Tuesday, September 29, 2009

"Pat Moore" by Tim Powers

Maybe its because I'm still recovering from this damnable cold (shakes fist futily in the air), but there were large parts of this story I just didn't understand.

Tim Powers short story deals with a man (the titular Pat Moore) who is haunted by his wife's suicide (also the titular Pat Moore). In addition, this wife ends up haunting him as a sort of guardian angel in order to protect him from a third Pat Moore. This third Pat Moore has discovered the key to immortality, which involves becoming a ghost and then taking over another Pat Moore's body. The plot also involves some weird physics that I don't even pretend to understand, the idea that ghosts exist outside of linear time (and thus exist at every point and every place at once), and a chain letter.
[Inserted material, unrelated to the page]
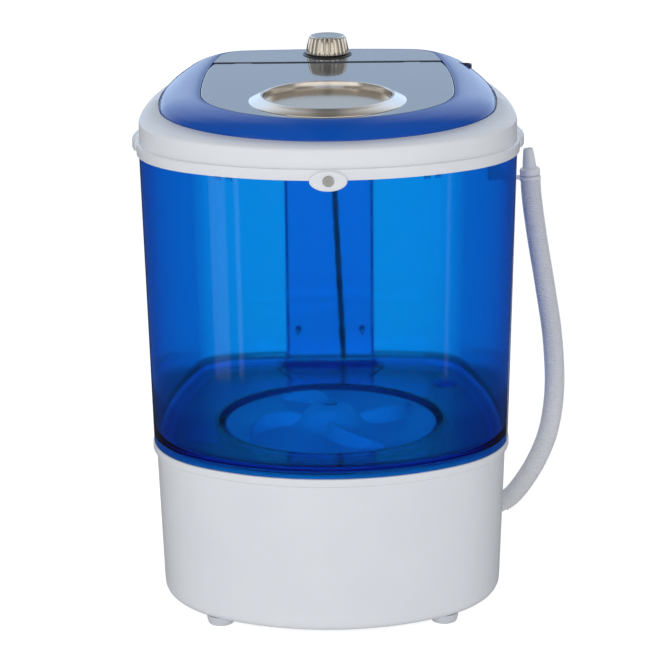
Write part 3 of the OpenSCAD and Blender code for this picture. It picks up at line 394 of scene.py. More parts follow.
mixed = add_node(tree, "MixShader", {0: ray, 1: glass, 2: see_through})
dye = add_node(tree, "VolumeAbsorption", {"Color": (0.0, 0.83, 0.965, 1.0), "Density": 1500.0})
add_node(tree, "OutputMaterial", {"Surface": mixed, "Volume": dye})
print("clear blue plastic ready")

# %% [markdown]
# ### The lid's glossy panel
# The lid and the control panel are moulded over a brushed metallic film: fine streaks run from side
# to side under a clear, mirror-like layer that reflects the knob. A coat over a smooth, partly
# metallic base gives both. The streaks are a noise that is stretched 60 times along x, 0.8 mm wide.

# %% Brushed film under a clear layer
tree, place = start_material("panel_plastic")
stretched = add_node(tree, "Mapping", {"Scale": (20.0, 1200.0, 1200.0), "Vector": place})
streaks = add_node(tree, "TexNoise", {"Scale": 1.0, "Detail": 3.0, "Vector": stretched})
shade = add_node(tree, "Mix",
                 {"data_type": "RGBA", 6: linear("#697380"), 7: linear("#87919E"), 0: streaks})
rough = add_node(tree, "MapRange", {"To Min": 0.06, "To Max": 0.14, "Value": streaks})
film = add_node(tree, "BsdfPrincipled",
                {"Metallic": 0.6, "Coat Weight": 1.0, "Coat Roughness": 0.005, "Coat IOR": 1.5,
                 "Base Color": shade, "Roughness": rough})
add_node(tree, "OutputMaterial", {"Surface": film})
print("panel film ready")

# %% [markdown]
# ### Spun metal of the bezel and the knob
# The bezel, the dish and the knob were polished on a lathe, so their marks are rings round their
# own axis: the distance from it goes into a noise of one dimension. The rings are 0.5 mm wide,
# several times coarser than real ones, to show.

# %% Lathe-turned metal
bezel_y = -55
knob_y = 165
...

See what I mean?

Ultimately, the central thrust of this story, once you strip away all the creepy, confusing, surrealness of it, is to explore Pat Moore's coming to terms with his wife's death and his possible role in her suicide. This part of the story is quite touching and human, and acts as a great counterpoint to the creepy, insane Pat Moore ghost.

Overall, this is possibly the strangest short story I've read so far in this challenge, although a few others come very close. Serves me right for reading so much Science Fiction and Fantasy of late.